Use a brief time range when building a new query
Query-building can sometimes involve quite a bit of trial and error with the operations you apply to the data. So before starting to build and refine your query, apply a briefer time period and make sure that real-time event flow is off. This provides better performance because there will be fewer events to apply the operations to when you apply filters, create columns, and so on. Once you are satisfied with your query, you can set the time range and real-time event flow as you require.
Follow the order of query operations
All filters should be applied early in the query, and certainly before grouping and aggregation. This reduces the memory and computation required for the later operations. The following describes the recommended order of operations:
- Create columns (data enrichment)
- Filters of new columns
Consider cardinality when grouping events
Avoid grouping by fields with a very large number of different values (high cardinality). This can be resource-intensive and produce results that are harder to read and analyze. Here are some tips for grouping by fields with high cardinality:
- Consider applying a filter to the field before grouping to limit the cardinality.
- If the field contains numeric values, enrich the data with a new column that identifies a numeric range to which the event belongs, then group by the numeric range instead of the individual values.
Reduce the number of columns in a table
If you use a Finder to open a data table, you can pre-select only the columns with data that is of interest to you. This reduces the amount of data that your browser needs to load into memory. Here's how.
If you have a query already open in the search window, you can use the Column manager tool to pick the columns you want to show or hide. Here's how.
There are some great tools available in the search window that you might overlook. Here we list a few that can really come in handy.
Toggle Execution Info
Click the gear icon on the toolbar and select Tools → Execution info. This menu gives you useful information about the current query and can tell you:
- How many rows the query has in total, and how many have been loaded so far.
- How much memory is currently being used, and what is the maximum memory you will be able to use.
View selected events
Sometimes it can be visually difficult to examine an event's data, especially when the number of columns necessitates a horizontal scrollbar. This is when this tool comes in really handy.
Just click to select the event or events that you want to examine more particularly, then select the Selected events tool on the toolbar.
This window lists each event's fields and values on its own page so that you can thoroughly examine the events one at a time. The Rich views toggle is activated by default and when activated, correctly reads and displays fields with values in JSON format. Use the Type column to see the type of data of each Event. Image data is shown directly as an image. You can also copy an event's data to paste it elsewhere, or download the event in CSV, JSON, or TXT formats.
Time Interval History
When building and running queries to generate a periodic report, you may be working in multiple data tables concurrently and applying the same time range to each table.
This feature offers you a simple way to apply a recently-used time range to other queries without having to repeatedly use the time range selector. Read more about it here.
Once a query’s events have been grouped, there are some limitations you should keep in mind if you want to apply additional operations.
Applying filters or creating new columns in grouped queries
You will only be able to use aggregations or grouping keys as arguments. Grouping keys are the columns you used to group the events. Other columns in the original table will not be available to use as arguments.

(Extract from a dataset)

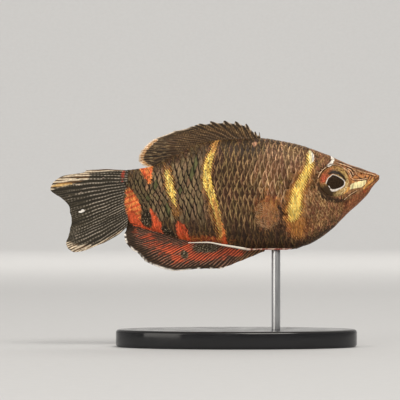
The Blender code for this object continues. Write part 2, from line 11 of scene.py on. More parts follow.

For this reason, and others, we recommend following the order of query operations.
Grouping keys are not available to use as arguments for aggregations. It's also not possible to calculate an aggregation using another aggregation as an argument.
Sparse verses dense
Suppose you have to search for a specific tree in both a sparse forest and a dense forest. The spare forest will have a small number of trees and it will be really easy to spot a special tree. However, the dense forest will have too many trees that could possibly match the one you're looking for; you would have to manually inspect every tree.
This concept directly relates to the frequency of values and the number of events in your searches.

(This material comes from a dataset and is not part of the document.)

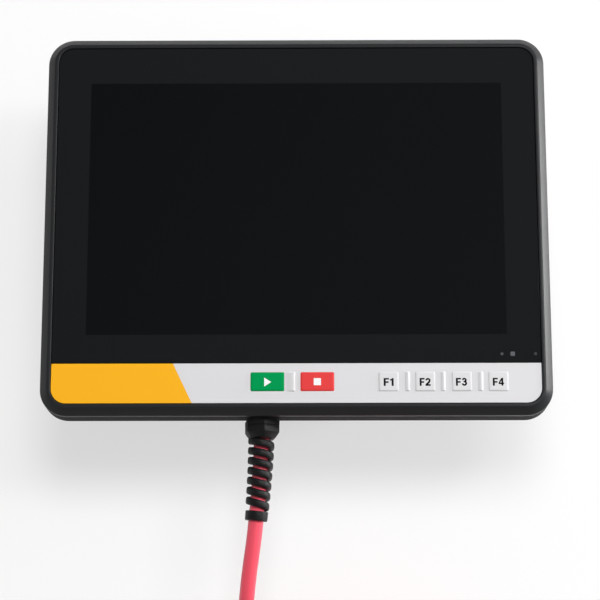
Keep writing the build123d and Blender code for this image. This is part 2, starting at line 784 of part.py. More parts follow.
# Hand strap: one band under both pins, folded round each and stitched back to itself
loop_in_r = pin_r + strap_pin_gap
loop_out_r = loop_in_r + strap_t
strap_z = pin_z - loop_out_r
with BuildPart() as hand_strap:
    with BuildSketch(Plane.YZ) as strap_profile:
        with Locations((0, strap_z + strap_t / 2)):
            Rectangle(2 * bracket_y, strap_t)
        for side in (-1, 1):
            with BuildLine():
                Polyline(
                    (side * bracket_y, strap_z),
                    (side * bracket_y, pin_z + loop_out_r),
                    (side * (bracket_y - loop_out_r), pin_z + loop_out_r / 2),
                    (side * (bracket_y - strap_return), strap_z + strap_t),
                    (side * (bracket_y - strap_return), strap_z),
                    close=True,
                )
            make_face()
        with Locations((bracket_y, pin_z), (-bracket_y, pin_z)):
            Circle(loop_out_r)
        with Locations((bracket_y, pin_z), (-bracket_y, pin_z)):
            Circle(loop_in_r, mode=Mode.SUBTRACT)
    extrude(amount=strap_w / 2, both=True)
save(hand_strap, "hand_strap")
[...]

When running a search in Devo, it's best to use sparse terms, that is, a word, a number or a value that is found relatively infrequently.
Ordering of clauses
The order of clauses is important to achieve optimal performance in your queries. See the following example, where 99% of the logs in the table include the term "INFO". This query:
from application.log.log where toktains(raw, "INFO"), service="test"
should be rewritten as follows to achieve better performance:
from application.log.log where toktains(raw, "test"), service="test", toktains(raw, "INFO")
When adding several
where clauses to your query, add most sparse terms first and then the least sparse ones.
Be careful when using the Not operation
Use Not operators as last clauses if you have values you can index on. Otherwise, use them at the beginning of the query if you have to go through every line.
Use logical operators in the proper order
not (A or B) → (not A) and (not B)
not (A and B) → (not A) or (not B)
If you have two or more logical clauses, put parenthesis around what you are after:
A and B or C and D != (A and B) or (C and D)
Always check your logic when you apply logical expressions If there is more than one logical expression, then have each expression in its own parenthesis.